#### The exercise:
Below are some entries; can you quote all of them exactly?

-*-*-

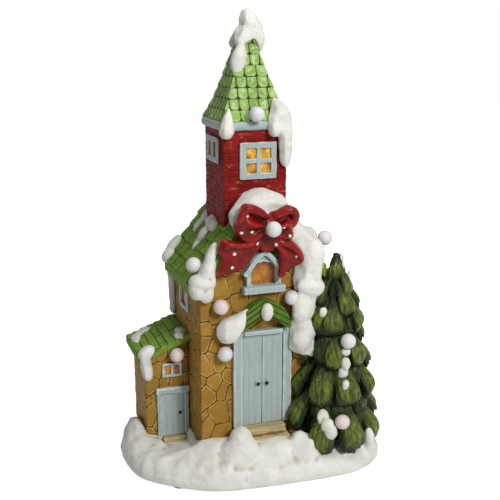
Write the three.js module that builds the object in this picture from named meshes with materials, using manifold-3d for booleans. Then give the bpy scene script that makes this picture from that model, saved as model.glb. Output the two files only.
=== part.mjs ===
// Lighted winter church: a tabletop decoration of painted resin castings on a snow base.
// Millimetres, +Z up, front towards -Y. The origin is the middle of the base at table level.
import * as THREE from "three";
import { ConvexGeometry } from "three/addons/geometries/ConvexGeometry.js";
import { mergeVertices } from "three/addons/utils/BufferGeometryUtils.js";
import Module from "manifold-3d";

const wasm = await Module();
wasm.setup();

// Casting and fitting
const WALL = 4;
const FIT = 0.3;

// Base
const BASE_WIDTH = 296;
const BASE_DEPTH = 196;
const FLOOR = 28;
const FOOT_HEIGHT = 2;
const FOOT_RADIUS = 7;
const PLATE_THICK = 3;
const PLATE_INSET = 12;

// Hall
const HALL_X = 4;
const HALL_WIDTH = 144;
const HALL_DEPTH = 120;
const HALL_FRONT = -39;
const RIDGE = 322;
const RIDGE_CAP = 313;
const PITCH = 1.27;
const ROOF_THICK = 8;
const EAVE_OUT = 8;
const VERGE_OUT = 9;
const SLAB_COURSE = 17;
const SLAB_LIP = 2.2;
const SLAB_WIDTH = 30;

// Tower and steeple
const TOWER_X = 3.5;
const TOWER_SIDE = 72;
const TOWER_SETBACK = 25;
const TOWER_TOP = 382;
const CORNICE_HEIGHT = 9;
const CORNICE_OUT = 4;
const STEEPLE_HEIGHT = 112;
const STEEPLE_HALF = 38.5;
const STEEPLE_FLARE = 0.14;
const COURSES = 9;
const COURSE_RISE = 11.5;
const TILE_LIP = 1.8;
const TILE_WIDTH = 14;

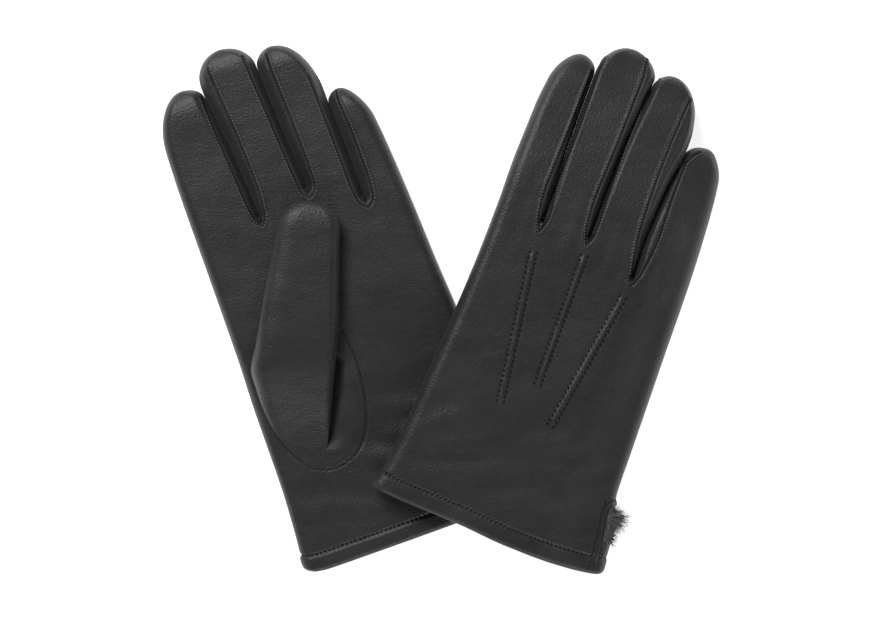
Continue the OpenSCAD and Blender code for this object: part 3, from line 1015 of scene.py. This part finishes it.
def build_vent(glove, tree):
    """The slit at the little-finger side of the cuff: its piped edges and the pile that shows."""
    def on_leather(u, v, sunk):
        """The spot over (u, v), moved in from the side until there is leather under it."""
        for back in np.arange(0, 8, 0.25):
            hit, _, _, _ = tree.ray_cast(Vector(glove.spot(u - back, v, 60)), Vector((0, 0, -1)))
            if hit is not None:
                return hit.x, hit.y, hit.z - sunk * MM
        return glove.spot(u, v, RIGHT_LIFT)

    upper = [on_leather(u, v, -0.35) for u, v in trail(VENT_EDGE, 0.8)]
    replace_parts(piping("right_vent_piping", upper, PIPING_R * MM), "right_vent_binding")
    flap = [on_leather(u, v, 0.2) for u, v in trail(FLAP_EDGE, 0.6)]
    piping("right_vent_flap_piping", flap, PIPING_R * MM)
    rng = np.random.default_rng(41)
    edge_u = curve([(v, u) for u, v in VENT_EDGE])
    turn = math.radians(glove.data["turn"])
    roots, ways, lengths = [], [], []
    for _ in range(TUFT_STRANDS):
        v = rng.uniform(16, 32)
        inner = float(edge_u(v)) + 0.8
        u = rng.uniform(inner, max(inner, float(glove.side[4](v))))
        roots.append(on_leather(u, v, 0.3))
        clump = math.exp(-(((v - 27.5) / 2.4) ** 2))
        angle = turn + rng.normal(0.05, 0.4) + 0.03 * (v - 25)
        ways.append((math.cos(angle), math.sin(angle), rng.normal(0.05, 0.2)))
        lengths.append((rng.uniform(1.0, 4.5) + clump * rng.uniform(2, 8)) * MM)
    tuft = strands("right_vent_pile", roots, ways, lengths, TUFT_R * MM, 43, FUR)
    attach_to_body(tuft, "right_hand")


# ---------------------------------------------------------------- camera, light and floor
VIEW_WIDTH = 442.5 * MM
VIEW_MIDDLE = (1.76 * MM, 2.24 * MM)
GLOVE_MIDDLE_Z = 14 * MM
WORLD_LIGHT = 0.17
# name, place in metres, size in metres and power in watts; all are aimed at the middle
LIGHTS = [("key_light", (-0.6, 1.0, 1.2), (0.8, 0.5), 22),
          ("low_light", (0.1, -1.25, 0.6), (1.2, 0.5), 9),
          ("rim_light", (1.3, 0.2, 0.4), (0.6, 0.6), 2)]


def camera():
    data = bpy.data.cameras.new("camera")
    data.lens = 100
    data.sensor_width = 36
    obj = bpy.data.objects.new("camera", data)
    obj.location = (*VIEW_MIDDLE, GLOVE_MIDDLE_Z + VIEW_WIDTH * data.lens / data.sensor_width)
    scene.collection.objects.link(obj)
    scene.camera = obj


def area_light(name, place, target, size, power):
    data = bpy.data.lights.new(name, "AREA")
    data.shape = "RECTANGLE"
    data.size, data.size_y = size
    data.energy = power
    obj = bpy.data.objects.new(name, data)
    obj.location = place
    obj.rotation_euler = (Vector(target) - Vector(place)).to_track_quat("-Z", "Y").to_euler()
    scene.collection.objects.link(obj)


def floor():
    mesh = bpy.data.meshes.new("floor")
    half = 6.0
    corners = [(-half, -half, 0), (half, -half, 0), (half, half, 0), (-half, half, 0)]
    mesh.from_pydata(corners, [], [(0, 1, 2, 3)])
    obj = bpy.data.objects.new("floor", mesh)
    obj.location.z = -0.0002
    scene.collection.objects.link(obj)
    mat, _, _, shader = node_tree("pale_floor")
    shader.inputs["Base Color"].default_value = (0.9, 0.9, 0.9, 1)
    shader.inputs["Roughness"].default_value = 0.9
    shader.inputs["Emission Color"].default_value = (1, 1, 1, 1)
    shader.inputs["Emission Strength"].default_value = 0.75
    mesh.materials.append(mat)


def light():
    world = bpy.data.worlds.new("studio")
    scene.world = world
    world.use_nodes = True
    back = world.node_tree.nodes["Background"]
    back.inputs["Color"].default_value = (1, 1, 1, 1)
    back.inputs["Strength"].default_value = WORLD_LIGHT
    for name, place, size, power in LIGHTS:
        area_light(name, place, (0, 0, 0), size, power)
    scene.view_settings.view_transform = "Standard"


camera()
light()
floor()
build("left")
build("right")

-*-*-

#### The answer:
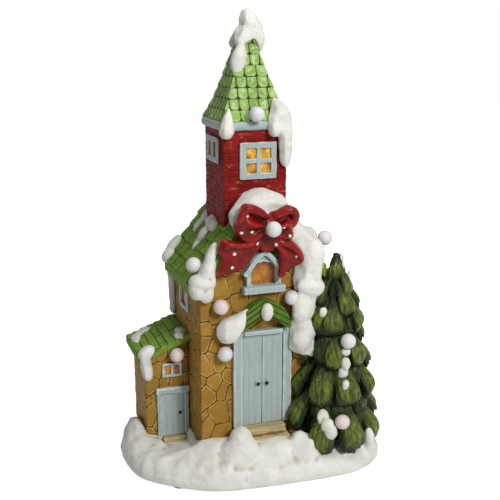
Write the three.js module that builds the object in this picture from named meshes with materials, using manifold-3d for booleans. Then give the bpy scene script that makes this picture from that model, saved as model.glb. Output the two files only.
=== part.mjs ===
// Lighted winter church: a tabletop decoration of painted resin castings on a snow base.
// Millimetres, +Z up, front towards -Y. The origin is the middle of the base at table level.
import * as THREE from "three";
import { ConvexGeometry } from "three/addons/geometries/ConvexGeometry.js";
import { mergeVertices } from "three/addons/utils/BufferGeometryUtils.js";
import Module from "manifold-3d";

const wasm = await Module();
wasm.setup();

// Casting and fitting
const WALL = 4;
const FIT = 0.3;

// Base
const BASE_WIDTH = 296;
const BASE_DEPTH = 196;
const FLOOR = 28;
const FOOT_HEIGHT = 2;
const FOOT_RADIUS = 7;
const PLATE_THICK = 3;
const PLATE_INSET = 12;

// Hall
const HALL_X = 4;
const HALL_WIDTH = 144;
const HALL_DEPTH = 120;
const HALL_FRONT = -39;
const RIDGE = 322;
const RIDGE_CAP = 313;
const PITCH = 1.27;
const ROOF_THICK = 8;
const EAVE_OUT = 8;
const VERGE_OUT = 9;
const SLAB_COURSE = 17;
const SLAB_LIP = 2.2;
const SLAB_WIDTH = 30;

// Tower and steeple
const TOWER_X = 3.5;
const TOWER_SIDE = 72;
const TOWER_SETBACK = 25;
const TOWER_TOP = 382;
const CORNICE_HEIGHT = 9;
const CORNICE_OUT = 4;
const STEEPLE_HEIGHT = 112;
const STEEPLE_HALF = 38.5;
const STEEPLE_FLARE = 0.14;
const COURSES = 9;
const COURSE_RISE = 11.5;
const TILE_LIP = 1.8;
const TILE_WIDTH = 14;

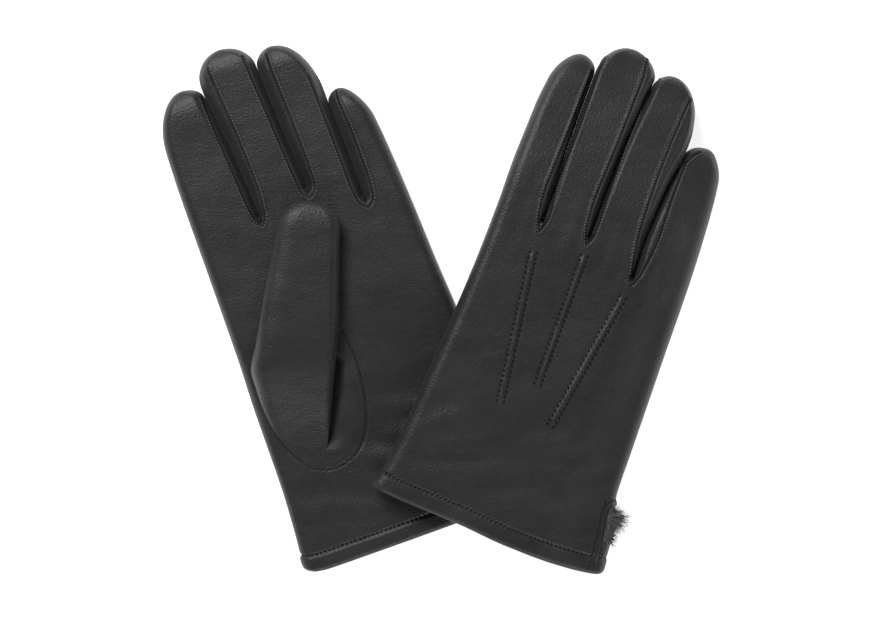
Continue the OpenSCAD and Blender code for this object: part 3, from line 1015 of scene.py. This part finishes it.
def build_vent(glove, tree):
    """The slit at the little-finger side of the cuff: its piped edges and the pile that shows."""
    def on_leather(u, v, sunk):
        """The spot over (u, v), moved in from the side until there is leather under it."""
        for back in np.arange(0, 8, 0.25):
            hit, _, _, _ = tree.ray_cast(Vector(glove.spot(u - back, v, 60)), Vector((0, 0, -1)))
            if hit is not None:
                return hit.x, hit.y, hit.z - sunk * MM
        return glove.spot(u, v, RIGHT_LIFT)

    upper = [on_leather(u, v, -0.35) for u, v in trail(VENT_EDGE, 0.8)]
    replace_parts(piping("right_vent_piping", upper, PIPING_R * MM), "right_vent_binding")
    flap = [on_leather(u, v, 0.2) for u, v in trail(FLAP_EDGE, 0.6)]
    piping("right_vent_flap_piping", flap, PIPING_R * MM)
    rng = np.random.default_rng(41)
    edge_u = curve([(v, u) for u, v in VENT_EDGE])
    turn = math.radians(glove.data["turn"])
    roots, ways, lengths = [], [], []
    for _ in range(TUFT_STRANDS):
        v = rng.uniform(16, 32)
        inner = float(edge_u(v)) + 0.8
        u = rng.uniform(inner, max(inner, float(glove.side[4](v))))
        roots.append(on_leather(u, v, 0.3))
        clump = math.exp(-(((v - 27.5) / 2.4) ** 2))
        angle = turn + rng.normal(0.05, 0.4) + 0.03 * (v - 25)
        ways.append((math.cos(angle), math.sin(angle), rng.normal(0.05, 0.2)))
        lengths.append((rng.uniform(1.0, 4.5) + clump * rng.uniform(2, 8)) * MM)
    tuft = strands("right_vent_pile", roots, ways, lengths, TUFT_R * MM, 43, FUR)
    attach_to_body(tuft, "right_hand")


# ---------------------------------------------------------------- camera, light and floor
VIEW_WIDTH = 442.5 * MM
VIEW_MIDDLE = (1.76 * MM, 2.24 * MM)
GLOVE_MIDDLE_Z = 14 * MM
WORLD_LIGHT = 0.17
# name, place in metres, size in metres and power in watts; all are aimed at the middle
LIGHTS = [("key_light", (-0.6, 1.0, 1.2), (0.8, 0.5), 22),
          ("low_light", (0.1, -1.25, 0.6), (1.2, 0.5), 9),
          ("rim_light", (1.3, 0.2, 0.4), (0.6, 0.6), 2)]


def camera():
    data = bpy.data.cameras.new("camera")
    data.lens = 100
    data.sensor_width = 36
    obj = bpy.data.objects.new("camera", data)
    obj.location = (*VIEW_MIDDLE, GLOVE_MIDDLE_Z + VIEW_WIDTH * data.lens / data.sensor_width)
    scene.collection.objects.link(obj)
    scene.camera = obj


def area_light(name, place, target, size, power):
    data = bpy.data.lights.new(name, "AREA")
    data.shape = "RECTANGLE"
    data.size, data.size_y = size
    data.energy = power
    obj = bpy.data.objects.new(name, data)
    obj.location = place
    obj.rotation_euler = (Vector(target) - Vector(place)).to_track_quat("-Z", "Y").to_euler()
    scene.collection.objects.link(obj)


def floor():
    mesh = bpy.data.meshes.new("floor")
    half = 6.0
    corners = [(-half, -half, 0), (half, -half, 0), (half, half, 0), (-half, half, 0)]
    mesh.from_pydata(corners, [], [(0, 1, 2, 3)])
    obj = bpy.data.objects.new("floor", mesh)
    obj.location.z = -0.0002
    scene.collection.objects.link(obj)
    mat, _, _, shader = node_tree("pale_floor")
    shader.inputs["Base Color"].default_value = (0.9, 0.9, 0.9, 1)
    shader.inputs["Roughness"].default_value = 0.9
    shader.inputs["Emission Color"].default_value = (1, 1, 1, 1)
    shader.inputs["Emission Strength"].default_value = 0.75
    mesh.materials.append(mat)


def light():
    world = bpy.data.worlds.new("studio")
    scene.world = world
    world.use_nodes = True
    back = world.node_tree.nodes["Background"]
    back.inputs["Color"].default_value = (1, 1, 1, 1)
    back.inputs["Strength"].default_value = WORLD_LIGHT
    for name, place, size, power in LIGHTS:
        area_light(name, place, (0, 0, 0), size, power)
    scene.view_settings.view_transform = "Standard"


camera()
light()
floor()
build("left")
build("right")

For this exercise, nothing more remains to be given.